= WHAT TO WORK ON =
Extract, without alteration, each line from the start of the listing to the line bearing "return rounded(corners, False, steps=2)".

= AVAILABLE DATA =
========
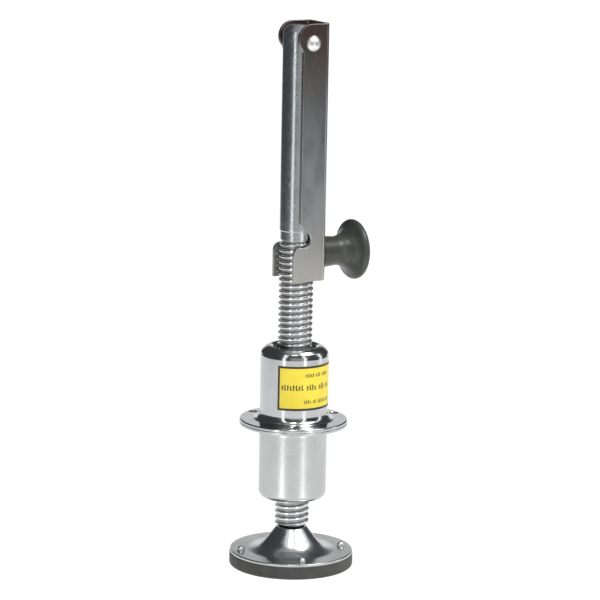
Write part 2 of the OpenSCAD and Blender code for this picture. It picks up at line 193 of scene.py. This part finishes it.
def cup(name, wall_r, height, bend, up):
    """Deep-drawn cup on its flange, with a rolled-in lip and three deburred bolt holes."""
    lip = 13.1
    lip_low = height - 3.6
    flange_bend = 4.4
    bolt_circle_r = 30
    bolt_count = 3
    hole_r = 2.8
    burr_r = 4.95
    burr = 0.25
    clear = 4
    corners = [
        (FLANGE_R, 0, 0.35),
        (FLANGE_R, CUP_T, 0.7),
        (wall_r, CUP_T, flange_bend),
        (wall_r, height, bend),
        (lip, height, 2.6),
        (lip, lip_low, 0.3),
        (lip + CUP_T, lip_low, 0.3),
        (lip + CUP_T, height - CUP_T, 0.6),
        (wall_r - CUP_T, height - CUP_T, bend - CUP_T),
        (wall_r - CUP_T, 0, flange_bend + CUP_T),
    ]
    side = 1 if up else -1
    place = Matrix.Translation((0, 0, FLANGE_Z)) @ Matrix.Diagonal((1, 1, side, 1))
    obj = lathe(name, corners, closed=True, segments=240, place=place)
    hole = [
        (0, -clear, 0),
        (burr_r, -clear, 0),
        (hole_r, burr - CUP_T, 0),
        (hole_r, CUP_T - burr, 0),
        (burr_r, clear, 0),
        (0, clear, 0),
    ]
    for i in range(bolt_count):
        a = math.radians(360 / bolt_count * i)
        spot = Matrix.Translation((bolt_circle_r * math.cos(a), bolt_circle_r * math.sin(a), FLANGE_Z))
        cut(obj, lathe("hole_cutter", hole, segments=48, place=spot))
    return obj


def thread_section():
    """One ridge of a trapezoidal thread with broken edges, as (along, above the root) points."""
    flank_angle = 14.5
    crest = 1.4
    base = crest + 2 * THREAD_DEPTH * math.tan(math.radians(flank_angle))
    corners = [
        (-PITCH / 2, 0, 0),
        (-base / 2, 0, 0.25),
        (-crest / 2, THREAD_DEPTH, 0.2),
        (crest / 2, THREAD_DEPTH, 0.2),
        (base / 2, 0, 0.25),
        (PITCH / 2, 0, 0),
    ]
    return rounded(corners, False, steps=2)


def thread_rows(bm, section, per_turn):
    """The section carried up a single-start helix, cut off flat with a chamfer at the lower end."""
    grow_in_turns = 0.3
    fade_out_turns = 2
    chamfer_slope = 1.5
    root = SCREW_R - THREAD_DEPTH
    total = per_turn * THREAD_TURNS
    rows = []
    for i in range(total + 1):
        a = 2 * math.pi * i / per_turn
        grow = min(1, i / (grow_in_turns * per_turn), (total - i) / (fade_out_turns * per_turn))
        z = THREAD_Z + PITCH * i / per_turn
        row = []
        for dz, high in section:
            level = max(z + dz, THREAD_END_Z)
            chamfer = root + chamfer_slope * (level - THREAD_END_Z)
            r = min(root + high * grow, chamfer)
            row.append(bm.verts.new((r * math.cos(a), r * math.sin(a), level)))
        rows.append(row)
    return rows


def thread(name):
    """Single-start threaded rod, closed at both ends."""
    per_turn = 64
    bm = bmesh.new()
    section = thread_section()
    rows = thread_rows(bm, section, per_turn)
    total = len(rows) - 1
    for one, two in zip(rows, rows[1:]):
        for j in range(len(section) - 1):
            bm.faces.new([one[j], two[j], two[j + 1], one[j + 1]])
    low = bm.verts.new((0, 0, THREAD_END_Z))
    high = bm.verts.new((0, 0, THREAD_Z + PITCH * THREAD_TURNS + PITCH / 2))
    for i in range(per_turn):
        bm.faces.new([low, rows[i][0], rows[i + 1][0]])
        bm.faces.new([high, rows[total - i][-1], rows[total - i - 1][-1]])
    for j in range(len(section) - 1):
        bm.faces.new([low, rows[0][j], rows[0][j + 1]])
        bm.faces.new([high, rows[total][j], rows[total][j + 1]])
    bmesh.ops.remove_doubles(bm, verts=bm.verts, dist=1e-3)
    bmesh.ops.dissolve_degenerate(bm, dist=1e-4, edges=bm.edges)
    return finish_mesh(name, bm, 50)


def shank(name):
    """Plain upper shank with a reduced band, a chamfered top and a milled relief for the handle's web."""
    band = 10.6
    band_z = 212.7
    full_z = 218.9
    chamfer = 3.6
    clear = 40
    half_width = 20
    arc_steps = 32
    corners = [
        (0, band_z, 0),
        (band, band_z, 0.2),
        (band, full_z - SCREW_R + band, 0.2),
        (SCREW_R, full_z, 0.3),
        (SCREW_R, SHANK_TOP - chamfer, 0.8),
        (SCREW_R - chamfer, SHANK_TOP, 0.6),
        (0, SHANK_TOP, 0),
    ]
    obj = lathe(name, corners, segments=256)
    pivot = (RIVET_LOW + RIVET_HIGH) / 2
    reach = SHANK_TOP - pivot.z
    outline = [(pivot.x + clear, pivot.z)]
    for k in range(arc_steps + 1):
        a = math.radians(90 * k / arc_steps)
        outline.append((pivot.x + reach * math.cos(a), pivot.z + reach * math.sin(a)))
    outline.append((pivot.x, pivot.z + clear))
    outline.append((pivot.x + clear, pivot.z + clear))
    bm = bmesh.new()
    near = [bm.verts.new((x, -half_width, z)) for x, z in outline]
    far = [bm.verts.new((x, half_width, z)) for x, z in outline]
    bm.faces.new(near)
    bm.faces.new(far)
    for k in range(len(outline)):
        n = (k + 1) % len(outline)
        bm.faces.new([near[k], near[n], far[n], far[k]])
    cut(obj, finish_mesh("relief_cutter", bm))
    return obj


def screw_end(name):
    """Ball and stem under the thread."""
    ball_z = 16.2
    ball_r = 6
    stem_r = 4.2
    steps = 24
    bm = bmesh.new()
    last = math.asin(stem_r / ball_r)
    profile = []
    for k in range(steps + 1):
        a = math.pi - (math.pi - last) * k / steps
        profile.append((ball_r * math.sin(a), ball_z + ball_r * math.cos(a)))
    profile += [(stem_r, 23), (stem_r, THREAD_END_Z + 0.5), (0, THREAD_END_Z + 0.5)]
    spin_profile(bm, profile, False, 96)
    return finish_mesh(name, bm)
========
= SOLVED EXERCISE =
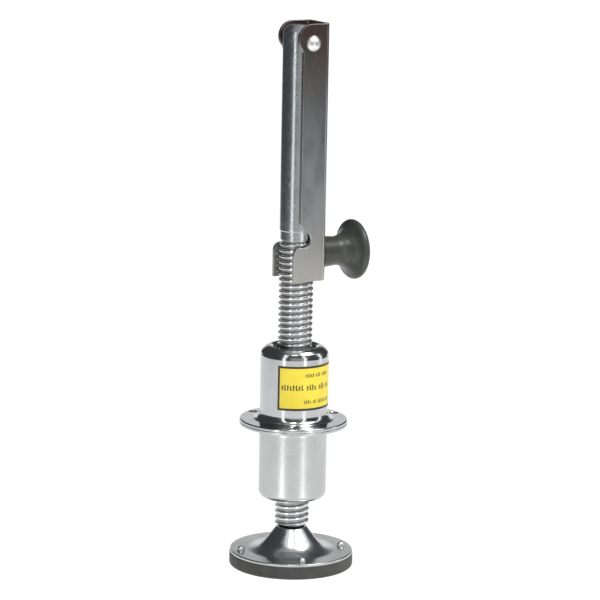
Write part 2 of the OpenSCAD and Blender code for this picture. It picks up at line 193 of scene.py. This part finishes it.
def cup(name, wall_r, height, bend, up):
    """Deep-drawn cup on its flange, with a rolled-in lip and three deburred bolt holes."""
    lip = 13.1
    lip_low = height - 3.6
    flange_bend = 4.4
    bolt_circle_r = 30
    bolt_count = 3
    hole_r = 2.8
    burr_r = 4.95
    burr = 0.25
    clear = 4
    corners = [
        (FLANGE_R, 0, 0.35),
        (FLANGE_R, CUP_T, 0.7),
        (wall_r, CUP_T, flange_bend),
        (wall_r, height, bend),
        (lip, height, 2.6),
        (lip, lip_low, 0.3),
        (lip + CUP_T, lip_low, 0.3),
        (lip + CUP_T, height - CUP_T, 0.6),
        (wall_r - CUP_T, height - CUP_T, bend - CUP_T),
        (wall_r - CUP_T, 0, flange_bend + CUP_T),
    ]
    side = 1 if up else -1
    place = Matrix.Translation((0, 0, FLANGE_Z)) @ Matrix.Diagonal((1, 1, side, 1))
    obj = lathe(name, corners, closed=True, segments=240, place=place)
    hole = [
        (0, -clear, 0),
        (burr_r, -clear, 0),
        (hole_r, burr - CUP_T, 0),
        (hole_r, CUP_T - burr, 0),
        (burr_r, clear, 0),
        (0, clear, 0),
    ]
    for i in range(bolt_count):
        a = math.radians(360 / bolt_count * i)
        spot = Matrix.Translation((bolt_circle_r * math.cos(a), bolt_circle_r * math.sin(a), FLANGE_Z))
        cut(obj, lathe("hole_cutter", hole, segments=48, place=spot))
    return obj


def thread_section():
    """One ridge of a trapezoidal thread with broken edges, as (along, above the root) points."""
    flank_angle = 14.5
    crest = 1.4
    base = crest + 2 * THREAD_DEPTH * math.tan(math.radians(flank_angle))
    corners = [
        (-PITCH / 2, 0, 0),
        (-base / 2, 0, 0.25),
        (-crest / 2, THREAD_DEPTH, 0.2),
        (crest / 2, THREAD_DEPTH, 0.2),
        (base / 2, 0, 0.25),
        (PITCH / 2, 0, 0),
    ]
    return rounded(corners, False, steps=2)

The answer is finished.